Restate, exactly and only, the lines from the first through the line containing "on the floor.".

— Begin —

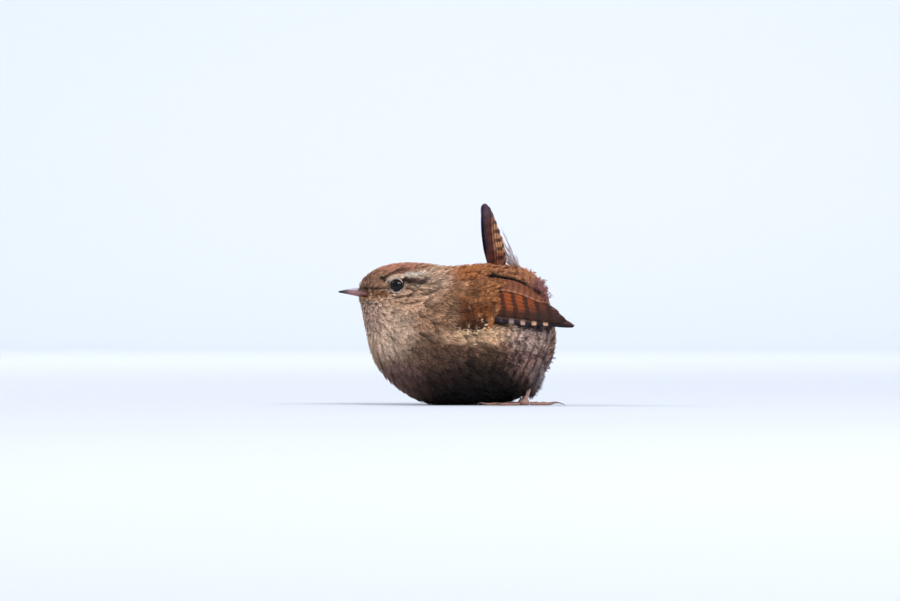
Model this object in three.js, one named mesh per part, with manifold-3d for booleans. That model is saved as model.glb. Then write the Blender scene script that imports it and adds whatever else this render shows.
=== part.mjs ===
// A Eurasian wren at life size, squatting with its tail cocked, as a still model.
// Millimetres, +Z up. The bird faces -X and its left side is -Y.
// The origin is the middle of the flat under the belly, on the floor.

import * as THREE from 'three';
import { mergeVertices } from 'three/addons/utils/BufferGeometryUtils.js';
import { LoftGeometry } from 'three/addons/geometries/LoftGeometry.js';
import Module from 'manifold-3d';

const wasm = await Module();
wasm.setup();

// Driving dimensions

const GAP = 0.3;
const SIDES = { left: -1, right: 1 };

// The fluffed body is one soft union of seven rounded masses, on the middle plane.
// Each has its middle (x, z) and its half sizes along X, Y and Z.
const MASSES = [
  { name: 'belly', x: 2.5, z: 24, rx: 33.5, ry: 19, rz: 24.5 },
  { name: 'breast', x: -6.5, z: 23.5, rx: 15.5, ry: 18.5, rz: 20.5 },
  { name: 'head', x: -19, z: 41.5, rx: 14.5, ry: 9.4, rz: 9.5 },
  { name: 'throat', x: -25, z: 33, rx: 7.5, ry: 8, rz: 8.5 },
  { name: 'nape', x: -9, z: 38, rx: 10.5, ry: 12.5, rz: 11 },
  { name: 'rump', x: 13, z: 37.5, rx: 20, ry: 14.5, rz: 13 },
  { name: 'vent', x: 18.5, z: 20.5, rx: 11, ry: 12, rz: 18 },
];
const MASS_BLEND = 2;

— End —

### FINAL ANSWER
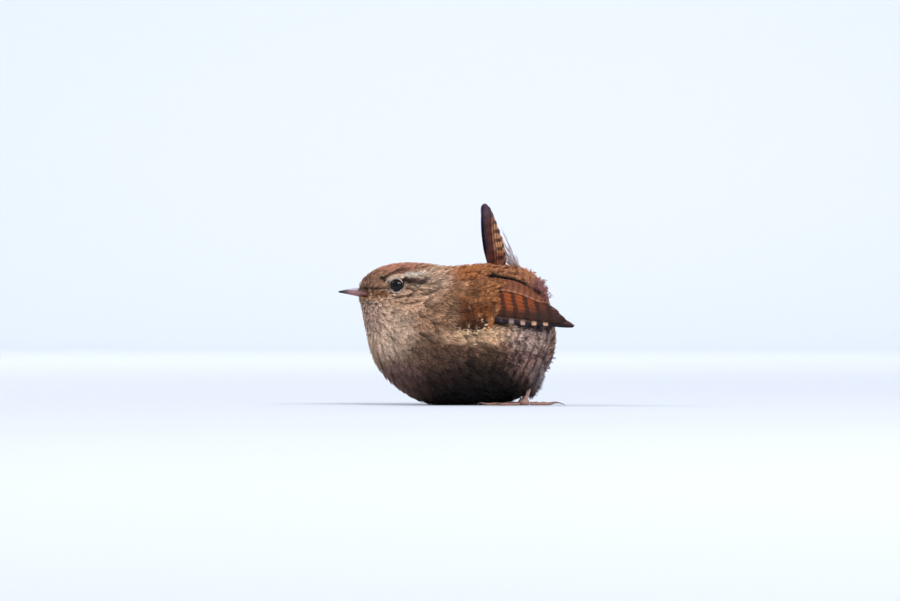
Model this object in three.js, one named mesh per part, with manifold-3d for booleans. That model is saved as model.glb. Then write the Blender scene script that imports it and adds whatever else this render shows.
=== part.mjs ===
// A Eurasian wren at life size, squatting with its tail cocked, as a still model.
// Millimetres, +Z up. The bird faces -X and its left side is -Y.
// The origin is the middle of the flat under the belly, on the floor.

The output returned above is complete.